The result is a number:

30098007 0231312E 393837

Immediately a lot of questions, the standard BER states:

A BER encoded "tag" is made up of several bit fields:

---------------------------------
| 8 | 7 | 6 | 5 | 4 | 3 | 2 | 1 |
---------------------------------
|Class  |P/C| Tag Number        |
---------------------------------

If I know that I will come exactly the type REAL, then why do I parse this structure, because it only selects the tag. Well, we got the number 30098007 0231312E 393837 . So what? What part of me can drop to decode back 11.987 , because I know that it is a floating point number. And in general, whether there is any structure in Microsoft for this coding?

Or if I know that my number in decimal form. I just used to decode the string? Such as the number 5.65 in the form of NR2 = "+5.65"? Just like that?

Unpacking the nested blocks:

30 09     -- SEQUENCE, of length 9
   80 07  -- [0], context-specific Tag 0 of length 7
      02 31 31 2E 39 38 37 -- ?? "11.987"

Context-specific means that its meaning is supposed to be known from the context. For instance, I haven't a clue what it means, because I don't have any context for it. As for that 02 byte -- it could be anything.

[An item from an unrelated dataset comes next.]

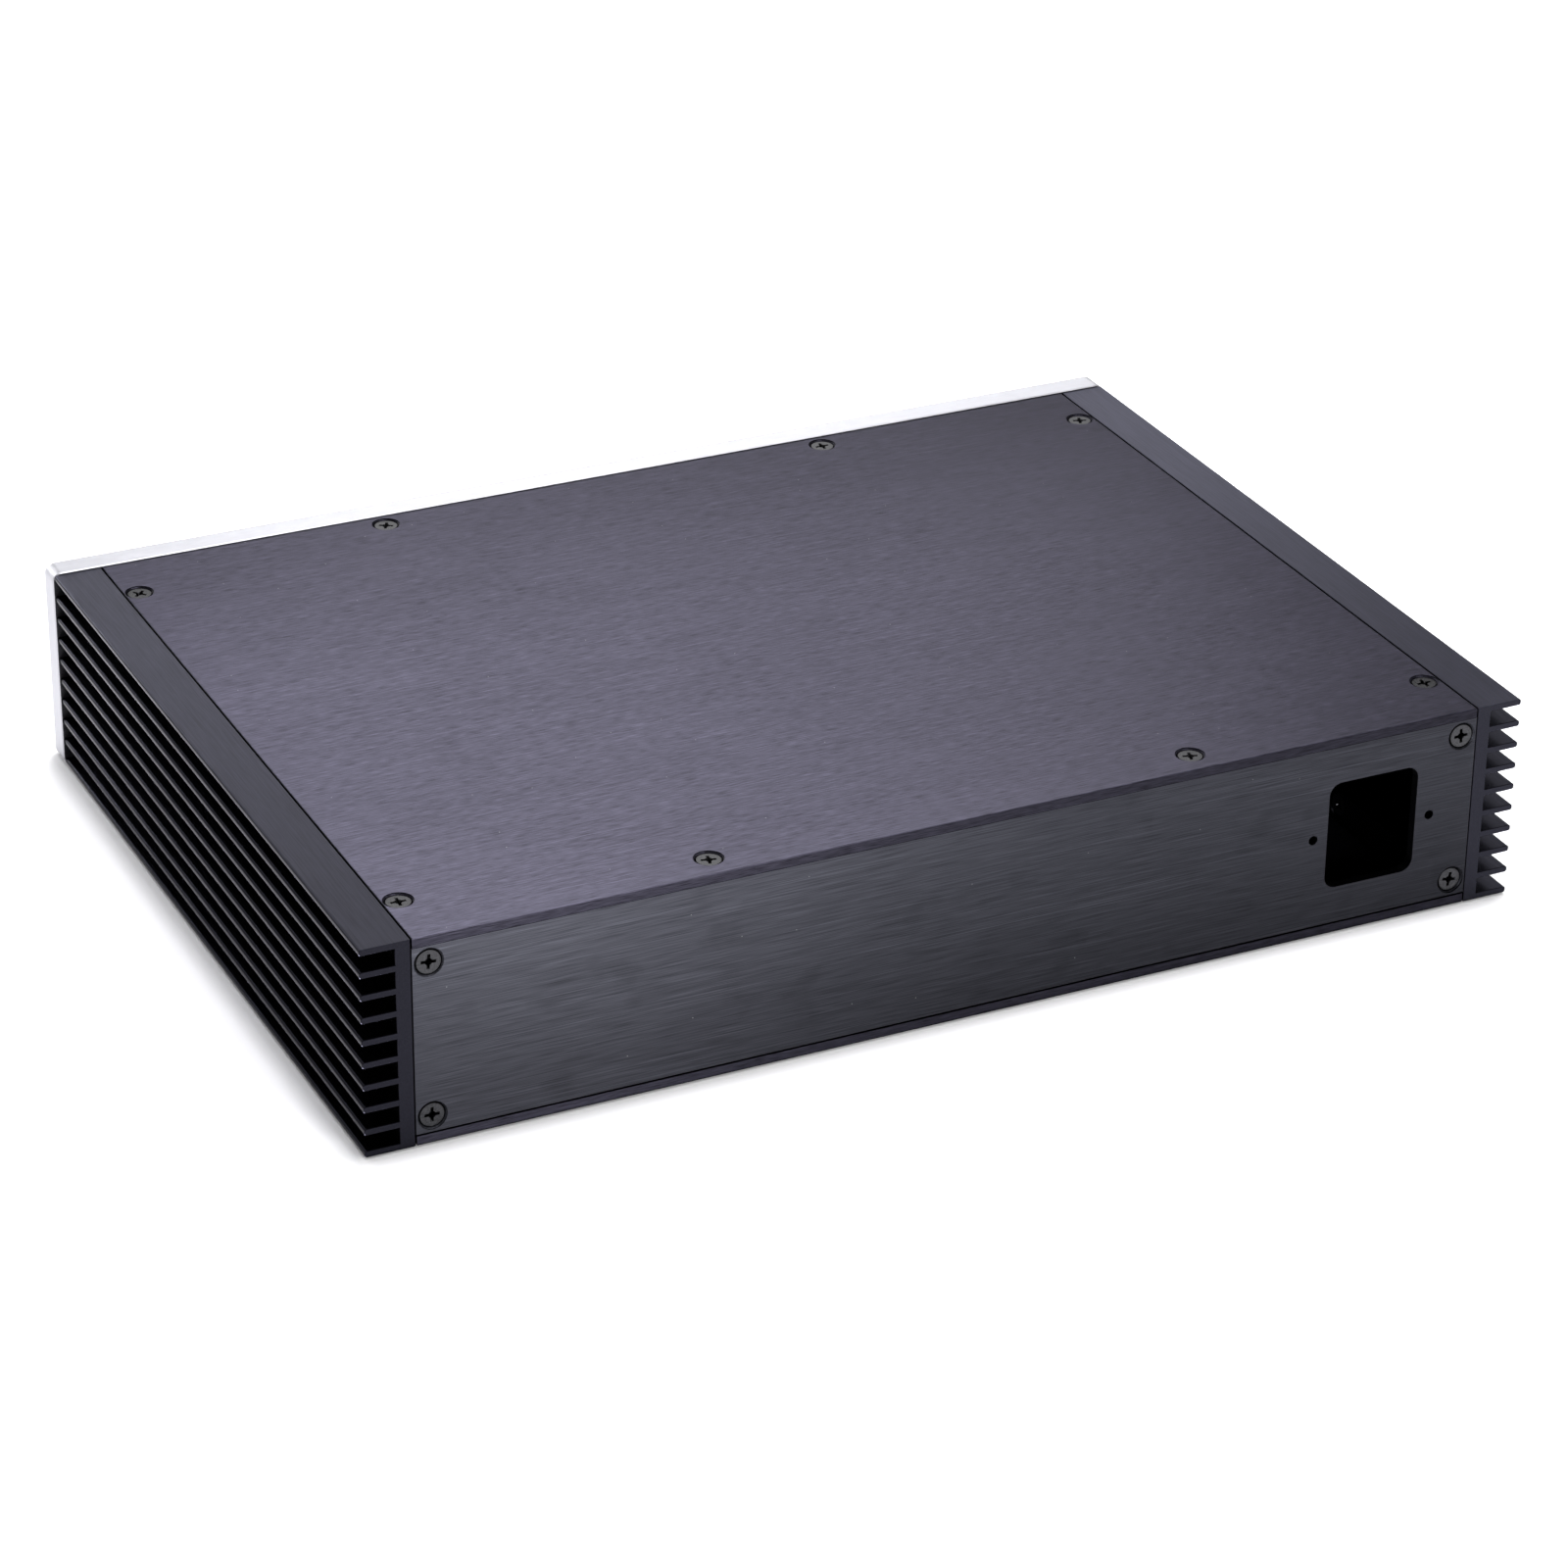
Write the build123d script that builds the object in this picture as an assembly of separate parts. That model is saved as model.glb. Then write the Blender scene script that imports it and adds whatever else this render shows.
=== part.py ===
"""Heat-sink equipment case: two finned side extrusions, a thick front panel, flat covers and a rear panel.

Millimetres. +X is to the right seen from the front, +Y points to the rear, +Z is up. The origin is under the
middle of the whole case, level with the lowest edge of the front panel.
"""
from build123d import *
import os

# ---- overall sizes
FIN_TO_FIN_WIDTH = 370.0
BODY_HEIGHT = 65.5
BODY_LENGTH = 260.5
INNER_WIDTH = 340.0

# ---- front panel
PANEL_THICKNESS = 10.0
PANEL_OVERHANG = 0.6
PANEL_CORNER_RADIUS = 3.0
PANEL_FRONT_RADIUS = 2.4
PANEL_BACK_CHAMFER = 0.35

# ---- heat sinks
FIN_COUNT = 10
FIN_THICKNESS = 2.0
FIN_TIP_RADIUS = 0.8
HEATSINK_BASE = 4.5
HEATSINK_TAPPED_DEPTH = 4.0
HEATSINK_INNER_RADIUS = 0.25
HEATSINK_END_CHAMFER = 0.15

# ---- flat plates
PLATE_THICKNESS = 3.0
PLATE_EDGE_CHAMFER = 0.15
COVER_EDGE_RADIUS = 0.4
COVER_SIDE_GAP = 0.45
REAR_SIDE_GAP = 0.2
REAR_PANEL_HEIGHT = 59.0

# ---- square-section bars of the inner frame
BAR_HEIGHT = 10.5
CROSSBAR_DEPTH = 12.0
BAR_CHAMFER = 0.3
BAR_TAPPED_DEPTH = 9.0
RAIL_FRONT_TAPPED_DEPTH = 6.0
RAIL_REAR_TAPPED_DEPTH = 4.4
PANEL_TAPPED_DEPTH = 6.0

# ---- mains inlet cut-out in the rear panel, for a flanged inlet held by two small screws
INLET_CENTRE_X = -135.3
INLET_WIDTH = 30.4
INLET_HEIGHT = 35.0
INLET_CORNER_RADIUS = 4.0
INLET_SCREW_PITCH = 40.0
INLET_SCREW_RADIUS = 1.5

# ---- M4 countersunk cross-recess screws
THREAD_RADIUS = 2.0
CLEARANCE_RADIUS = 2.25
COUNTERSINK_RADIUS = 4.5
HEAD_RADIUS = 3.7
HEAD_RIM = 0.55
HEAD_BEVEL = 0.12
SCREW_TIP_CHAMFER = 0.5
RECESS_HALF_SPAN = 2.3
RECESS_FLOOR_HALF_SPAN = 0.9
RECESS_WIDTH = 0.95
RECESS_DEPTH = 2.1
RECESS_CORE_RADIUS = 1.15
RECESS_CORE_FLOOR_RADIUS = 0.35
COVER_SCREW_LENGTH = 10.0
REAR_SCREW_LENGTH = 18.0
FRAME_SCREW_LENGTH = 16.0
RAIL_SCREW_LENGTH = 14.0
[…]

So this can't be decoded without further information. Where did it come from?

See ITU-T X.690 , §8.5, which describes the contents encoding for the REAL type. In practice, the REAL value is only rarely used.

Tony has provided a good breakdown of the encoding, which is a tag-length-value triad, but the encoding 02 31 31 2E 39 38 37 could use a little clarification. To understand the 02 prefix, we need to consult §8.5.6:

Bit 8 of the first contents octet shall be set as follows:

a) if bit 8 = 1, then the binary encoding specified in 8.5.7 applies;

b) if bit 8 = 0 and bit 7 = 0, then the decimal encoding specified in 8.5.8 applies;

c) if bit 8 = 0 and bit 7 = 1, then either a "SpecialRealValue" (see ITU-T Rec. X.680 | ISO/IEC 8824-1) or the value minus zero is encoded as in 8.5.9).

0x02 is 0b00000010 , so (b) applies here. 8.5.8 describes three possible forms, further specified in ISO 6093. Since that's an ISO standard, you won't find one freely available. These formats are, I believe, all ASCII character strings.